Photo ID laws, which will soon be in effect in 16 states, pose a particularly troubling threat to our democracy. More than 21 million citizens of voting age nationally lack documentation that would satisfy these photo ID laws, and these Americans are disproportionately low-income, racial and ethnic minorities, the elderly, students and disabled voters. As many as 25 percent of African-Americans of voting age lack a government-issued photo ID, compared to only eight percent of their white counterparts. And, nearly one in five Americans over the age of 65 don't have a government-issued photo ID.
These laws represent modern-day poll taxes, because the individuals without these IDs — who are disproportionately racial minorities, the elderly, the disabled, low-income Americans, and students — must pay fees to obtain the IDs. Apart from these direct fees, the supporting documents necessary for a photo ID — the birth and marriage certificates, for instance — all cost money. On top of the monetary cost, it is a heavy burden for many to obtain the IDs: shift-workers, those without childcare, the disabled, people without cars and people living in rural communities will all encounter great difficulty in traveling to a government office, like a DMV, during business hours.
Currently, millions of Americans might be denied the opportunity to exercise their most fundamental right as an American citizen. As we remember Bloody Sunday and honor those who put their life and limb at risk to peacefully protest for access to the ballot, Dr. King's words possess renewed significance. In 1965, he looked out on the thousands of people who ultimately made the march from Selma to Montgomery and reminded them that although the Civil Rights Act of 1964 gave African-Americans "some part of their rightful dignity," he concluded that "without the vote, it was dignity without strength."
I also learned this lesson from my mother, Madeline W. Murphy. When my parents moved to the Cherry Hill neighborhood in Baltimore after World War II, they encountered a segregated community with poorly maintained roads and overcrowded, underfunded public schools. When my mother brought the need for another elementary school in our neighborhood to the City Council, she was rebuffed.

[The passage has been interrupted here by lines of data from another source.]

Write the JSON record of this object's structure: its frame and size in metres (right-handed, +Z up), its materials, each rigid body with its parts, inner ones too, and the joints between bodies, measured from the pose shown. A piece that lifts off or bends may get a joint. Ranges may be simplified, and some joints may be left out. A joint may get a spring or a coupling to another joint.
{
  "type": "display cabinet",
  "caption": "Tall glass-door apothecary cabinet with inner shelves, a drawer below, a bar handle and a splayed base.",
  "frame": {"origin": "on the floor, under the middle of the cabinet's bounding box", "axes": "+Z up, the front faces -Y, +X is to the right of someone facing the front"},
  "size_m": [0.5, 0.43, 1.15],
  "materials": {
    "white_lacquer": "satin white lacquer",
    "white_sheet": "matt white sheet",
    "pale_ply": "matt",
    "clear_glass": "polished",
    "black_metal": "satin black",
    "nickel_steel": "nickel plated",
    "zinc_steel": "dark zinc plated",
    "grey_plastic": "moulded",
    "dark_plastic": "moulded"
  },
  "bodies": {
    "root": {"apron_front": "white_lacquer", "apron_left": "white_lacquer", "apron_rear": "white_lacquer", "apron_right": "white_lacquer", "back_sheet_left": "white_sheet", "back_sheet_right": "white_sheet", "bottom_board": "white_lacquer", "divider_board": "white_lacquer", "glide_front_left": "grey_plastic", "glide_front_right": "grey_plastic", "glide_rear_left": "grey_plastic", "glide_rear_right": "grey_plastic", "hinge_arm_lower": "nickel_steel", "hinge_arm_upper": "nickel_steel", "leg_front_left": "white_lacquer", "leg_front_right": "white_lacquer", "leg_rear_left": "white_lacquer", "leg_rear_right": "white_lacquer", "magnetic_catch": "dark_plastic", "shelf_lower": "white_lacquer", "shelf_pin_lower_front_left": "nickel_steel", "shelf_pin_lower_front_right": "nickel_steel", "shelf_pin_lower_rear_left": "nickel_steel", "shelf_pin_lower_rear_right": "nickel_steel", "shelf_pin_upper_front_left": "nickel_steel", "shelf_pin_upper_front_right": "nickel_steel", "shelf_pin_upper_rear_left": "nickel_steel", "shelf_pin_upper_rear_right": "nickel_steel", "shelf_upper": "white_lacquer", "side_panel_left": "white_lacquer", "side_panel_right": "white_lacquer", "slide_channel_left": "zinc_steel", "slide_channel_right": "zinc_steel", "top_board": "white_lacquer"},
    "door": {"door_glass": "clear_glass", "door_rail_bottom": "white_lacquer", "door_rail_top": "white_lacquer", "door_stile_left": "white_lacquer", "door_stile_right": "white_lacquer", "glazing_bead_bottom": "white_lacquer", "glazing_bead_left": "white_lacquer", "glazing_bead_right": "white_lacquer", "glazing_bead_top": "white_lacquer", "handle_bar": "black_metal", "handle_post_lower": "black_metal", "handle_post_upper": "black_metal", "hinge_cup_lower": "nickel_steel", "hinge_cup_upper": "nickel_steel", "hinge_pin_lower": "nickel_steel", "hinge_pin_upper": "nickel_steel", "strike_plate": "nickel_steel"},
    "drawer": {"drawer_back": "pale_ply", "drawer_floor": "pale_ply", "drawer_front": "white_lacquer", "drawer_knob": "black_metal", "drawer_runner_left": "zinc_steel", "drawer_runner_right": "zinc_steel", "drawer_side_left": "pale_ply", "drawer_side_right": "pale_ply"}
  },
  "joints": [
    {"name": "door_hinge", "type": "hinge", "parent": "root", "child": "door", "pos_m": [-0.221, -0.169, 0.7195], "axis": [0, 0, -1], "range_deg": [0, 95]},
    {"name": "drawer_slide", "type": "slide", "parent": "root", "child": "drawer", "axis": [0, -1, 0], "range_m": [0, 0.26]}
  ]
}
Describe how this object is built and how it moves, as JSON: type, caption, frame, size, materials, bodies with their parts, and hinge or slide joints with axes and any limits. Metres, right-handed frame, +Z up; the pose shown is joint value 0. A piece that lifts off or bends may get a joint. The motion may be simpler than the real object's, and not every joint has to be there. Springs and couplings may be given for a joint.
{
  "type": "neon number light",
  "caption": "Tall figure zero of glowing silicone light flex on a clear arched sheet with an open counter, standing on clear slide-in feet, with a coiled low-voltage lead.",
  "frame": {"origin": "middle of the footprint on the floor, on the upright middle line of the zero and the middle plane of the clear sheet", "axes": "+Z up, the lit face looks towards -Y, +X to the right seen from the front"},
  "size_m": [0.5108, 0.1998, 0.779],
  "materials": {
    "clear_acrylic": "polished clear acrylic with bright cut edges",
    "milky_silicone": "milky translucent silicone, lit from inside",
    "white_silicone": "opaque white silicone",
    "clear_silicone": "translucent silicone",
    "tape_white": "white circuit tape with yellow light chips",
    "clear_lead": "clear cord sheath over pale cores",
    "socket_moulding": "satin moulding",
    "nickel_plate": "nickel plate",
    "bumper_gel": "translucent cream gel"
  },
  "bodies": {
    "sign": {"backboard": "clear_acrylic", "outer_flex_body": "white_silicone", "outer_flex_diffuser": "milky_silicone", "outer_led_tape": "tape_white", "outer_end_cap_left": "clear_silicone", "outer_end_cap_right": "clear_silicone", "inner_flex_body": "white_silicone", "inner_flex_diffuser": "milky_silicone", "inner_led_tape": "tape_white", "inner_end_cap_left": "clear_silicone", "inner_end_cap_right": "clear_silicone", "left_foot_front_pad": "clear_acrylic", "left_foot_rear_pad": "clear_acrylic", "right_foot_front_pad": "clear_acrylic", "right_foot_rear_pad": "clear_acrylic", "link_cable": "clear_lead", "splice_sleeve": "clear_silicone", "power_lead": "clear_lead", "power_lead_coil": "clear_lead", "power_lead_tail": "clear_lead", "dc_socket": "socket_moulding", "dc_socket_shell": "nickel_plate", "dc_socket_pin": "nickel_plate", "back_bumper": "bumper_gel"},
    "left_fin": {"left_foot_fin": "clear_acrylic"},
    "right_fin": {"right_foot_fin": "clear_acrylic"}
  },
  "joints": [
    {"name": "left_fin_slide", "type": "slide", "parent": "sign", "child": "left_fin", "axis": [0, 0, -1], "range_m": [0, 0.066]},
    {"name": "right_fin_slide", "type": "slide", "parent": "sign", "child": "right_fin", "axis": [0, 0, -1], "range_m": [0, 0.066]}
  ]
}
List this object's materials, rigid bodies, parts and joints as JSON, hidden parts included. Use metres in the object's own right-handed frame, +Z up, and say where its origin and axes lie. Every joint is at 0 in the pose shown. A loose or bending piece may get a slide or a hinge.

Undaunted, she started a voter registration drive that succeeded in bringing 2,500 more of our neighbors onto the rolls. As a result, four more elementary schools followed.
Dr. King, my mother and the other members of their generation understood that voting was not a symbolic gesture, but rather the only opportunity for many to have a political voice. As our country fitfully embraced expanding the franchise, the cumulative effect of their ballots changed not only the composition of our legislatures, but also the content of our laws.
However, our rights and freedoms are only as strong as our conviction to use them and advocate for them. Without our continued vigilance and commitment to protecting the hard-fought gains of previous generations, we will witness the most serious rollback of our fundamental rights since the civil rights era.
We must continue our nation's ongoing battle to protect access to the ballot for everyone, regardless of their race, color, creed, age, income level, or disability. It is through this work that we honor the sacrifices and memories of those who have gone before us, while protecting the rights of our fellow Americans and the generations to come.